The dialogue, when it comes, is minimal but seismic. Lin Feng says, ‘You brought the old staff.’ Wei Zhen replies, ‘I left it at the gate. Thought you’d prefer the new one.’ Cut to the wooden rod Lin Feng now holds—plain, unadorned, clearly not the ornate weapon he once favored. It’s a concession. A surrender. A rebirth. The staff isn’t a weapon anymore; it’s a bridge. And when Wei Zhen steps forward, not to seize it, but to place his palm flat on Lin Feng’s forearm—just above the wrist, where the pulse beats strongest—we feel the shift in the atmosphere like a change in barometric pressure. No words. Just contact. Just memory flooding back: training sessions in rain-soaked courtyards, shared meals after failed missions, the night they buried Master Jian together, silent except for the wind in the pines. To Forge the Best Weapon isn’t about crafting the sharpest edge—it’s about tempering the heart so it doesn’t shatter when struck.

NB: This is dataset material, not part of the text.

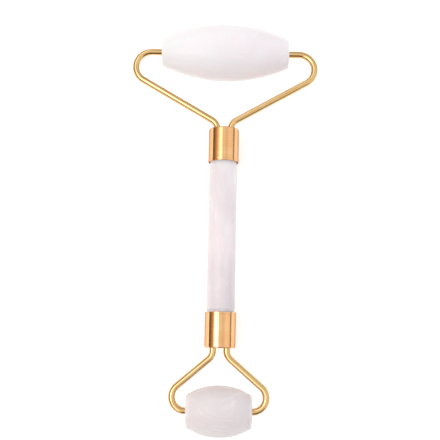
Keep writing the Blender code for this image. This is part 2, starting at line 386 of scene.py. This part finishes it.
def leg_cutter(node, side, matrix, material):
    """A turned plug that cuts one wire hole with a softened mouth."""
    hole = WIRE_RADIUS + LEG_HOLE_GAP
    mouth = hole + LEG_HOLE_DIMPLE
    above = CUP_END_WALL
    below = -2 * CUP_END_WALL
    outline = [(0.0, above), (mouth, above)]
    outline += arc((mouth, -LEG_HOLE_DIMPLE), LEG_HOLE_DIMPLE, 90.0, 180.0, EDGE_STEPS)
    outline += [(hole, below), (0.0, below)]
    shift = Matrix.Translation((side * LEG_SPACING / 2, 0.0, 0.0))
    name = f"{node}_hole_{'left' if side < 0 else 'right'}"
    return turned(name, outline, WIRE_SEGMENTS, material, matrix @ shift)


def keep_evaluated(piece):
    """Makes the modifiers' result the piece's own mesh."""
    depsgraph = bpy.context.evaluated_depsgraph_get()
    made = bpy.data.meshes.new_from_object(piece.evaluated_get(depsgraph))
    piece.modifiers.clear()
    piece.data = made
    shade_smooth(made)


def make_cup(node, sign, material):
    """A ferrule with its closed end outwards, pierced by the two wire legs. sign is +1 towards +Y."""
    low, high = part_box(node)
    radius = (high.z - low.z) / 2
    face = high.y if sign > 0 else low.y
    centre = centre_of(node)
    turn = ALONG_Y if sign > 0 else ALONG_Y @ Matrix.Rotation(math.pi, 4, "X")
    matrix = Matrix.Translation((centre.x, face, centre.z)) @ turn
    piece = turned(node + "_cup", cup_outline(radius, high.y - low.y), CUP_SEGMENTS, material, matrix)
    cutters = [leg_cutter(node, side, matrix, material) for side in (-1, 1)]
    for cutter in cutters:
        cut = piece.modifiers.new(cutter.name, "BOOLEAN")
        cut.object = cutter
        cut.operation = "DIFFERENCE"
        cut.solver = "EXACT"
    keep_evaluated(piece)
    for cutter in cutters:
        bpy.data.objects.remove(cutter)
    give(piece, HANDLE_BODY, node)


def pin_end_of(node, axle_y):
    """How far from the middle a wire's pin ends inside the roller."""
    points = [vertex.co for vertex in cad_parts[node].data.vertices]
    return min(abs(point.x) for point in points if abs(point.y - axle_y) < PIN_REACH)


def wire_path(axle, lobe_radius, width, slope, leg_end, pin_end):
    """Centreline of one wire as (across, out) points: pin, lobe, straight diagonal, bend and leg."""
    lobe_centre = (width / 2 - lobe_radius, axle - lobe_radius)
    path = [(pin_end, axle)]
    path += arc(lobe_centre, lobe_radius, 90.0, slope - 90.0, LOBE_STEPS)
    leg_x = LEG_SPACING / 2
    turn = 90.0 - slope
    corner = path[-1][1] - (path[-1][0] - leg_x) * math.tan(math.radians(slope))
    bend_start = corner - LEG_BEND_RADIUS * math.tan(math.radians(turn) / 2)
    bend_centre = (leg_x + LEG_BEND_RADIUS, bend_start)
    path += arc(bend_centre, LEG_BEND_RADIUS, 180.0 - turn, 180.0, BEND_STEPS)
    path.append((leg_x, leg_end))
    return path


def make_wire(end, sign, side, lobe_radius, slope, roller, material):
    """One yoke wire. end is upper or lower, sign is +1 towards +Y, side is +1 for the right wire."""
    node = f"{end}_wire_{'right' if side > 0 else 'left'}"
    low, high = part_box(node)
    axle_y = centre_of(roller).y
    reach = max(abs(low.x), abs(high.x))
    leg_end = min(sign * low.y, sign * high.y)
    width = 2 * (reach - WIRE_RADIUS)
    pin_end = pin_end_of(node, axle_y)
    path = wire_path(sign * axle_y, lobe_radius, width, slope, leg_end, pin_end)
    path = [(side * across, sign * out) for across, out in path]
    piece = swept(node + "_rod", path, WIRE_RADIUS, material, centre_of(node).z)
    give(piece, HANDLE_BODY, node)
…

Then—the cut to darkness. A jarring, violent interlude: a man in white, backlit by fire, pierced through the ribs by two curved daggers. His mouth opens, but no sound emerges. The camera lingers on his eyes—wide, lucid, filled not with pain, but with realization. *Ah. So this is how it ends.* The shot lasts exactly 1.7 seconds before cutting back to daylight, where Lin Feng and Wei Zhen are still locked in that quiet moment of touch. The implication is chilling: the past hasn’t stayed buried. Someone died because of choices they made. And yet—here they are, choosing again. The brilliance of To Forge the Best Weapon lies in its refusal to resolve cleanly. There’s no grand reconciliation speech. No vow of brotherhood. Just two men, standing in a courtyard that has witnessed centuries of conflict, deciding—silently—that today, they will not add to the tally.
The final sequence is almost absurd in its simplicity. Lin Feng offers the rod. Wei Zhen takes it. He examines it, turns it in his hands, then—without warning—snaps it clean in two. Not angrily. Not triumphantly. With the calm of a potter discarding a flawed vessel. He drops the pieces. Lin Feng watches them fall, then smiles—a real smile, crinkling the corners of his eyes, revealing a dimple on his left cheek we hadn’t noticed before. Wei Zhen returns the smile, and for the first time, his eyes lose their guarded edge. They’re just men. Tired. Flawed. Still here. The camera drifts upward, showing the roofline, the clouds scudding past, the distant antenna blinking red against the grey sky. Modernity intrudes, but doesn’t conquer. Tradition endures, but doesn’t suffocate. To Forge the Best Weapon ends not with a bang, but with the soft click of two halves of a broken staff settling onto stone—proof that some things, once shattered, can still serve a purpose. Not as weapons. But as markers. As reminders. As the first step toward something new.